Though Rock the Lips appears to be similar to a “post your bra color” Facebook status trend that went viral in January 2010 and was eventually used by some to raise awareness of breast cancer, there are differences. The bra color campaign was not organized and was linked to the cause after some women listed their “bra color” in memory of those who died of the disease. The trend drew critics who said the postings should be linked to a breast cancer awareness site.

Rock the Lips does not link to the International Women’s Day site nor offer details on the day’s themes and events for this year. Women who participate in Rock the Lips might not be aware of the day’s role in bringing important attention to issues such as gender inequality, education and health care, violence against women and income disparity.

International Women’s Day comes at a particularly telling time in the United States this year, as politics and women’s concerns about reproductive health have collided in the Virginia statehouse, on the campaign trail and among media personalities, such as Rush Limbaugh, who caused outrage with his remarks disparaging Georgetown law student Sandra Fluke, prompting advertisers to flee his talk show.

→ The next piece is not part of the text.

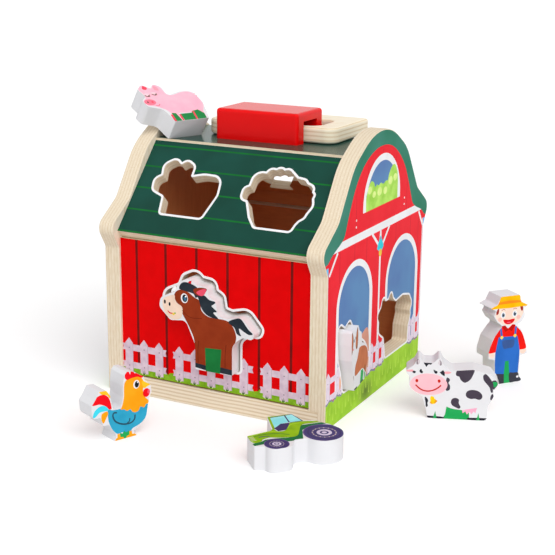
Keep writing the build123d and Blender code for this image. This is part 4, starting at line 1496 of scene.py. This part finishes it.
# %% Inks and picture of the pig
ink("pig_pink", "#FFBECE", "#FFB2C6")
ink("pig_deep", "#EE4A60")
ink("pig_warm", "#F9A2B4")
ink("pig_pale", "#FFD2DC")
ink("snout", "#F5788E", "#F8869A")
ink("lid", "#6B4A3C")
ink("pig_leaf", "#2A8A4A", "#258244")
PIG_YAW = radians(68.5)
PIG_LEAN = radians(34.2)
pig_x = Vector((cos(PIG_YAW), sin(PIG_YAW), 0))
pig_level = Vector((-sin(PIG_YAW), cos(PIG_YAW), 0))
pig_y = pig_level * cos(PIG_LEAN) + Vector((0, 0, sin(PIG_LEAN)))
pig_feet = Vector((-57.4, -22.1, 176.0))
PIG_FACE = Face(pig_feet + pig_x.cross(pig_y) * BLOCK_T + pig_y * BLOCK_OFFSET, pig_x, pig_y)
pig_art = [
    *blob(
        "pig_pink", (-13.6, 8.6), (-14.6, 2.4), (-8.6, 2.2), (-7.4, 8.4), (0, 8.4), (3.4, 8.2),
        (4.6, 2.2), (12.6, 2.2), (14.2, 8), (18.4, 14.6), (18.8, 22), (16.2, 28.4), (9, 30), (-1, 27.6),
        (-5.6, 29), (-6.2, 35), (-7.8, 38.6), (-11.4, 39.6), (-14.4, 36.4), (-17.4, 37.4), (-20.6, 40.2),
        (-25.4, 36.4), (-24.2, 30.4), (-25, 26.6), (-28.2, 24.2), (-27.4, 19.6), (-22, 17.8),
        (-17.4, 15), (-14.6, 12.4),
    ),
    *blob("pig_deep", (-20.2, 39.6), (-17.6, 37.8), (-19.4, 35.4), (-22, 36.4)),
    *blob("pig_warm", (-11.8, 38.6), (-9.2, 37), (-9.4, 33.6), (-12.6, 34.6)),
    *oval("snout", -23.6, 22.4, 9.6, 6.2),
    *oval("lid", -25.4, 22.6, 1.4, 1.8, count=12),
    *oval("pig_deep", -21.6, 22.4, 1.6, 2, count=12),
]
for x, y in ((-21.8, 28.6), (-15.4, 29.4)):
    pig_art += oval("pig_pale", x, y + 1.6, 4.6, 3.2, count=16)
    pig_art += stroke("lid", 0.9, (x - 2.2, y + 1.2), (x - 0.2, y - 0.2), (x + 2.0, y + 0.2), smooth=True)
    pig_art += stroke("lid", 0.6, (x + 0.6, y + 0.4), (x + 2.2, y + 1.4))
pig_art += [
    *stroke("pig_deep", 0.5, (-21, 18.6), (-18.6, 18.2), (-17, 19.6), smooth=True),
    *patch("pig_leaf", (-13, 9.6), (-9.6, 9), (-8.6, 0.9), (-14, 0.9)),
    *patch(
        "pig_leaf", (-6.4, 7.8), (3.8, 7.8), (4.6, 9.4), (10.6, 10.4), (13.8, 6), (12.8, 0.9),
        (-6.6, 0.9),
    ),
    *stroke("pig_deep", 1.8, (-14.4, 0.9), (-14, 8)),
    *stroke("pig_deep", 1.5, (-7.6, 0.9), (-7, 7.6)),
    *stroke("pig_deep", 1.5, (4.4, 0.9), (5.6, 9)),
    *stroke("pig_deep", 0.5, (18.4, 24), (19.2, 26.2), (17.8, 27), smooth=True),
]
print_sheet("pig_print", "pig_block", PIG_FACE, pig_art)

# %% [markdown]
# ## Ground and background
#
# The toy stands on a pale sweep that runs away to white. The camera sees the sweep a little
# brighter than it is, through the Is Camera Ray output, so that it ends up white without any
# more light falling on the toy. Its shadow stays.

# %% The ground
SWEEP_HALF = 6.0
CAMERA_LIFT = (0.2, 0.2, 0.2, 1)
ground_mesh = bpy.data.meshes.new("studio_sweep")
corners = [(x * SWEEP_HALF, y * SWEEP_HALF, 0) for x, y in ((-1, -1), (1, -1), (1, 1), (-1, 1))]
ground_mesh.from_pydata(corners, [], [(0, 1, 2, 3)])
ground = bpy.data.objects.new("studio_sweep", ground_mesh)
bpy.context.scene.collection.objects.link(ground)
sweep = Finish("pale_sweep")
sweep_cloud = noise(sweep, sweep.node("ShaderNodeTexCoord", output="Object"), scale=1.5, detail=2.0)
sweep.set(Base_Color=mix(sweep, sweep_cloud, linear("#F2F2F2"), linear("#EFEFEF")), Roughness=0.9)
seen = sweep.node("ShaderNodeLightPath", output="Is Camera Ray")
sweep.set(Emission_Strength=1.0, Emission_Color=mix(sweep, seen, (0, 0, 0, 1), CAMERA_LIFT))
ground_mesh.materials.append(sweep.material)
print("sweep", 2 * SWEEP_HALF, "m wide")

# %% [markdown]
# ## Light
#
# A wide soft light comes from the right and the front, because the toy's shadow falls softly to
# the left. It is a sun lamp with a large angle, so that the ground is lit evenly out to the far
# edge. The world gives the rest of the light from all round, as a white studio does.

# %% The world
WORLD_LEVEL = 0.53
world = bpy.data.worlds.new("studio_world")
bpy.context.scene.world = world
world.use_nodes = True
background = world.node_tree.nodes["Background"]
path = world.node_tree.nodes.new("ShaderNodeLightPath")
bright = Value(path.outputs["Is Camera Ray"]).math("MAXIMUM", Value(path.outputs["Is Glossy Ray"]))
plug(world.node_tree, background.inputs["Strength"], WORLD_LEVEL + bright * (1.0 - WORLD_LEVEL))
background.inputs["Color"].default_value = (1.0, 1.0, 1.0, 1.0)
print("world level", WORLD_LEVEL)

# %% The lamps
def soft_sun(name, from_direction, angle, strength):
    data = bpy.data.lights.new(name, "SUN")
    data.angle = radians(angle)
    data.energy = strength
    lamp = bpy.data.objects.new(name, data)
    lamp.rotation_euler = Vector(from_direction).to_track_quat("Z", "Y").to_euler()
    bpy.context.scene.collection.objects.link(lamp)
    print(name, "lamp", angle, "degrees wide, strength", strength)


soft_sun("key", (1.0, -0.8, 1.3), 50.0, 1.75)
soft_sun("fill", (0.1, -1.0, 0.5), 80.0, 0.42)

# %% [markdown]
# ## Camera
#
# The camera was solved from the straight edges of the barn in the photograph: a long lens, above
# and to the right of the front wall.

# %% The camera
CAMERA_PLACE = (0.40484, -0.77220, 0.31742)
CAMERA_TURN = (74.4034, -0.4999, 27.4368)
camera_data = bpy.data.cameras.new("photo_camera")
camera_data.sensor_width = 36.0
camera_data.lens = 80.33
camera = bpy.data.objects.new("photo_camera", camera_data)
camera.location = CAMERA_PLACE
camera.rotation_euler = Euler([radians(turn) for turn in CAMERA_TURN])
bpy.context.scene.collection.objects.link(camera)
bpy.context.scene.camera = camera
bpy.context.scene.view_settings.view_transform = "Standard"
print("camera", [round(c, 3) for c in camera.location], "lens", camera_data.lens)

Without more explanation and information about what the day means, people who pose for an Instagram and post their photos on the Rock the Lips site may never learn the substance of the women’s issues being raised.

Slade said in her e-mail that AKQA would be inviting participants in Rock the Lips to donate to their Kiva team, a micro-loan organization. There is no mention of Kiva early Wednesday on the blog or on the Rock the Lips Facebook page, where postings described “power pouts,” recommended lipstick shades and linked to articles about courageous women.

Slade also said that she’s looking for a cosmetics brand partner to “create a special pro-lady red lipstick and increase our efforts at generating awareness and celebration in the future.”

So, on March 8, if you post on Rock the Lips, keep in mind that the day is about much more than a pretty pout.

How do you plan to recognize International Women’s Day?